A journeyman got a jolt when the City of St. John’s turned down his application for an electrical contractor’s licence and now he’s on a mission to change the bylaw.
The city’s bylaw, unique in the province, requires an extra two years’ experience beyond the four to obtain a journeyman’s ticket to get a contracting licence.
“I could be a doctor in that length of time,” quipped the man, who didn’t want his name used out of concern it would affect future work opportunities.
To work in other municipalities, electrical contractors — electricians wishing to operate their own business or companies that employ a qualified journeyman electrician — receive their certificate from Service NL.
Service NL has three codes. Code 3, while it allows a journeyman with less than two years’ experience to be a contractor on residential homes, restricts the amount of voltage and amperage the contractor can work on and also requires that all their work be inspected by a Service NL inspector.
Code 2 is unrestricted, but still requires inspections.
Code 1 is for elite electricians who, in some instances, may be able to inspect their own work.
So basically, an electrician with less than two years’ journeyman’s experience can operate as an electrical contractor anywhere but in St. John’s. On a street that crosses boundaries between St. John’s and Mount Pearl, for instance, the man could wire one house as a contractor if it is in Mount Pearl, but if the neighbouring house is in St. John’s, he must pass it by.
See TWO-YEAR, page B2
He can still work as an employee electrician for a company in St. John’s, but not be his own boss. At the end of the two years, the applicant must submit an affidavit from the more experienced journeyman he worked with.
The electrician who spoke out to The Telegram said it’s an unfair system and he wishes the industry would speak out about.
“It don’t say on that it’s not good for the City of St. John’s,” he said of his interprovincial certificate which qualifies him as a journeyman electrician after passing required testing. He also said his trade school never mentioned the St. John’s rule to students.
He has already obtained his restricted electrical contractor certificate from Service NL.
The electrician attended trade school, logged his required apprenticeship hours while working for several companies in the province, leaving only for 10 days to take a job in Calgary because of a brief slowdown in work here.
He argued he’s got his Red Seal certification allowing him to work anywhere in Canada and should be good to go as a contractor.

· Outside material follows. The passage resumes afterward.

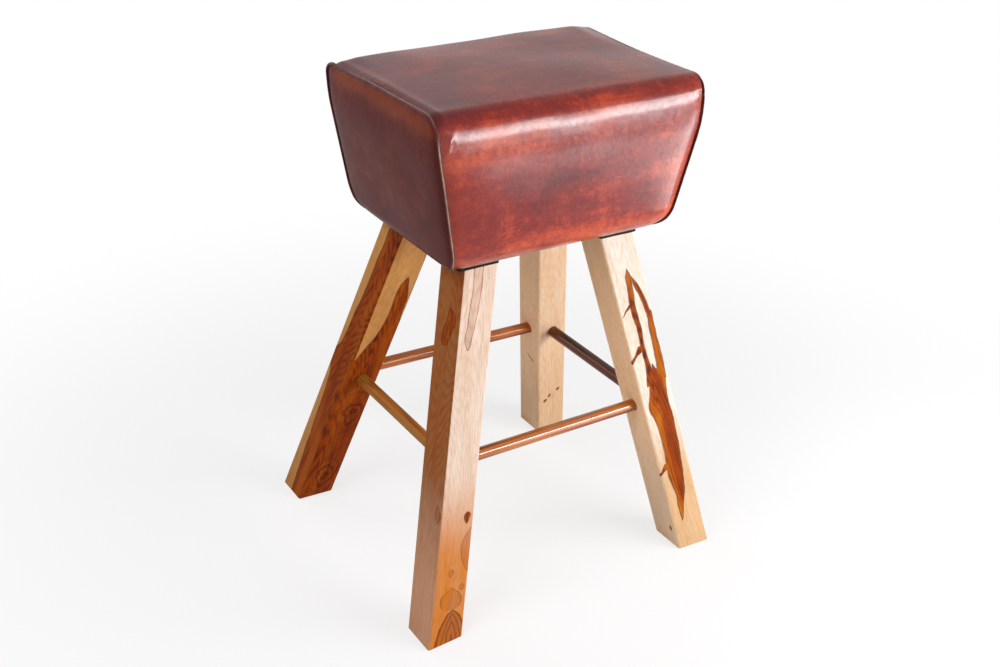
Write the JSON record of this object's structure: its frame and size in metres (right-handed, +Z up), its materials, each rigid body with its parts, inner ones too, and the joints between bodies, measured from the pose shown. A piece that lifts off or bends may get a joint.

“On one end of Blackmarsh Road, I was doing a bit of work and then me buddy asked me to do a house on the other end and I can’t do it,” he said of a street that crosses the boundaries between Mount Pearl and St. John’s.
He’s got a job, but wants to start building a business so that when industry work slows down, he has something to fall back on.
“I have a business. I got liability insurance. If you don’t have that, you’re stupid, you know,” he said.
“Why another two years? You are either doing it right or not. If it’s not, inspectors could pull my licence. … If everybody was perfect and knew everything about everything, you wouldn’t need inspectors and you wouldn’t need insurance. Everything would be perfect all the time.
“I guess the five per cent cheats their way through and everybody else got to take the fall for that.”
City spokeswoman Susan Bonnell said the rule has been on the books for years and arose from faults and deficiencies inspectors were noting, causing the city to adopt a more stringent requirement.
St. John’s Deputy Mayor Ron Ellsworth said he understands the tradesman’s concern, but won’t apologize for higher standards in the capital city that are meant to protect residents from dangerous work.
“The process is working and working well. We have very few complaints,” he said.
He said if companies, trade schools and the union want change and can prove their case, the city would at least consider it.
But Ellsworth said as a former owner of an electrical contracting company — he is not an electrician, but employed them — standards were not always met.
Some that came out of training institutions “were not qualified to hold a screwdriver,” he said.
The same rules apply to plumbers and that’s the only time Ellsworth can recall a recent complaint — on his first stint on council. He ran unsuccessfully for mayor in 2009, but followed issues while off council and returned as deputy mayor in 2013.